The NHS cooperation and competition panel has warned that a “significant number” of commissioners have left their procurement process open to challenge.
The panel has just completed its first year advising and adjudicating on competition issues in the NHS.
A significant number of commissioners are at risk of challenge
In its first year progress report - reviewing its six completely formal enquiries and 145 informal enquiries - the panel warns: “A significant number of commissioners take procurement decisions at risk of challenge under the principles and rules [of the NHS].”
The principles and rules of cooperation and competition were published by the Department of Health in 2007, after consultation. But the panel says that over their first year they have seen commissioners exclude potential bidders to run a service on grounds unrelated to their ability to deliver the services tendered for, and also fail to select the best performing provider as the preferred bidder.

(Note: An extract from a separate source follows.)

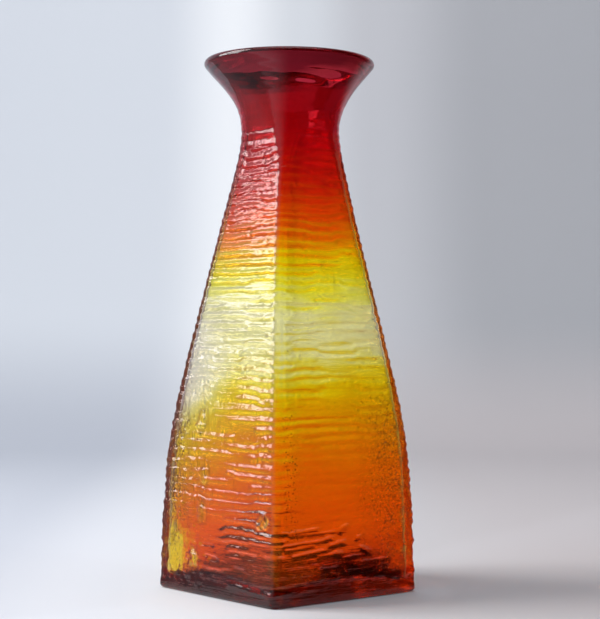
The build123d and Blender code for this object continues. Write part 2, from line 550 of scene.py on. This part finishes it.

Both could leave the commissioners open to challenge under the competition rules, as could changing the evaluation criteria part way through a tender - something else the panel has seen over the past year.
NHS procurement rules have been subject to some confusion over recent months after health secretary Andy Burnham said existing NHS providers should be seen as the “preferred provider” and given a chance to put right any failings before losing contracts.
In light of this the DH is due to publish a revised principles and rules document and updated procurement guidance later this month.
In the meantime, the panel has urged more NHS organisation to seek informal advice on their mergers or contract changes, in order to identify potential problems and conflicts at an early stage.